>> BEGIN Exercise material

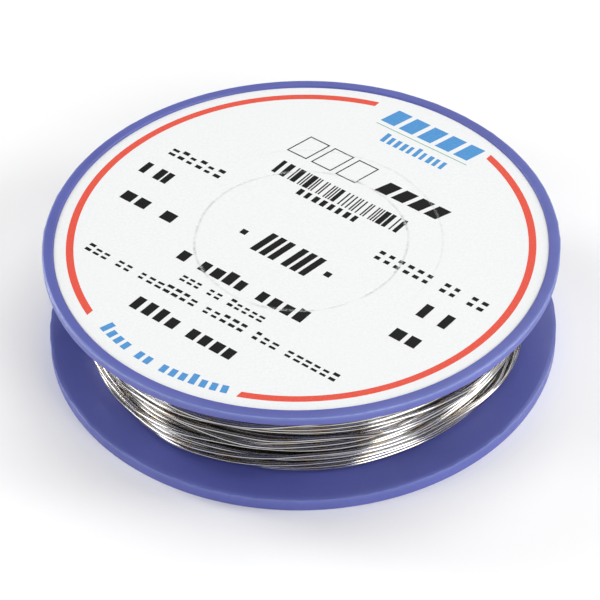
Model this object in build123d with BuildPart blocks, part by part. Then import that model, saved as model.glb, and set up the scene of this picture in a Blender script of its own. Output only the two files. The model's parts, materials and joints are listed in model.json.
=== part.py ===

>> END Exercise material
>> BEGIN Exercise material

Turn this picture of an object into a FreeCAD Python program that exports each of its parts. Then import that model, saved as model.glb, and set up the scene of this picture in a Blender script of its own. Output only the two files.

>> END Exercise material
>> BEGIN Exercise material

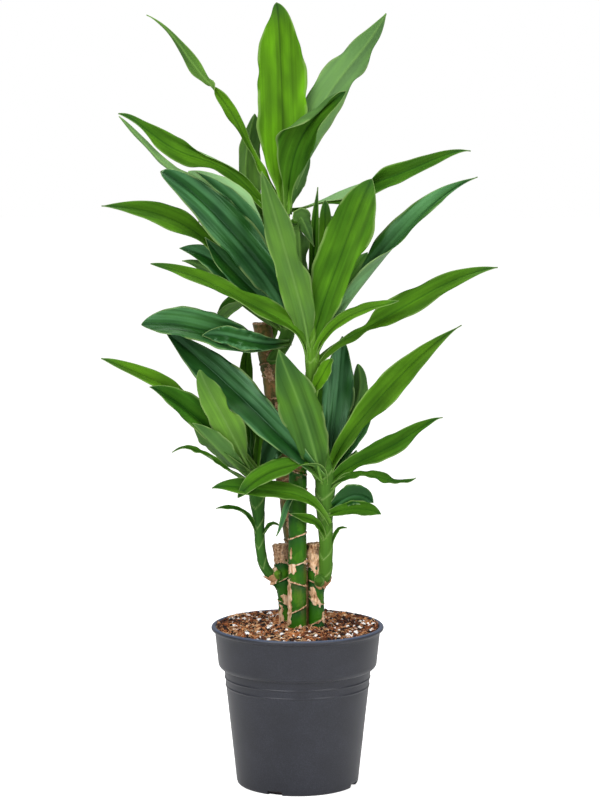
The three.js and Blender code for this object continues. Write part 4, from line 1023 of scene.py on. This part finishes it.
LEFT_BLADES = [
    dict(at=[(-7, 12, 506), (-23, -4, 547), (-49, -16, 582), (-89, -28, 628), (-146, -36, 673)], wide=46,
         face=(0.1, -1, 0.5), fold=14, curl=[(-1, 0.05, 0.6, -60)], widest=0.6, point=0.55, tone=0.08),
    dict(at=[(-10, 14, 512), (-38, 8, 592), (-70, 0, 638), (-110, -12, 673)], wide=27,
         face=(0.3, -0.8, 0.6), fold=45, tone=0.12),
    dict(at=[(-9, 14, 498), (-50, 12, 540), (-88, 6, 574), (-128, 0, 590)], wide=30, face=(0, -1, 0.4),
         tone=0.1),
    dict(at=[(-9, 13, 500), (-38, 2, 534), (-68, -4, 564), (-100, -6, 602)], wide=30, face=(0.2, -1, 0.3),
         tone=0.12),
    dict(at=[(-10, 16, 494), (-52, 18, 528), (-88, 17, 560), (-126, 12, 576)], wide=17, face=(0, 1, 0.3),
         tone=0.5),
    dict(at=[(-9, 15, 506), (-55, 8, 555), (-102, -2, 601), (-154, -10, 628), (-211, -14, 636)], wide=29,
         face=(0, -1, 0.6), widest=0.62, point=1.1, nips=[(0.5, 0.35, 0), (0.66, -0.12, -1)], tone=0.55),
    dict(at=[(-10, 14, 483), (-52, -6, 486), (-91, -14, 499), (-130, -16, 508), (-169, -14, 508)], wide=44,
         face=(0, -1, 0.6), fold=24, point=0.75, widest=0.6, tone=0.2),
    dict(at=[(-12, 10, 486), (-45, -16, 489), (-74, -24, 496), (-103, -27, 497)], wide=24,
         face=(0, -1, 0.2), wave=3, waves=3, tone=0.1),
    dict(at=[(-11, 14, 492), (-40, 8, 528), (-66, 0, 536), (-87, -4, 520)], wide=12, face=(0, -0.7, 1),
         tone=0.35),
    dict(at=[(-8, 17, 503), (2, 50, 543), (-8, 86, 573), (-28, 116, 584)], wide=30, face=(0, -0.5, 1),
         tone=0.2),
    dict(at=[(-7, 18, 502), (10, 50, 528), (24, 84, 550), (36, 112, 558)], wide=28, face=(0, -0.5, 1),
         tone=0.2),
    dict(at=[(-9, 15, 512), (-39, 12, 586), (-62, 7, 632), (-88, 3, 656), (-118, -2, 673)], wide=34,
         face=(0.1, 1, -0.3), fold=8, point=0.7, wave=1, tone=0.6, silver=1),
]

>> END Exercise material

Short exercise: Look through the data above. Find each line with the string "Output" and copy it.

Written reply:
Model this object in build123d with BuildPart blocks, part by part. Then import that model, saved as model.glb, and set up the scene of this picture in a Blender script of its own. Output only the two files. The model's parts, materials and joints are listed in model.json.
Turn this picture of an object into a FreeCAD Python program that exports each of its parts. Then import that model, saved as model.glb, and set up the scene of this picture in a Blender script of its own. Output only the two files.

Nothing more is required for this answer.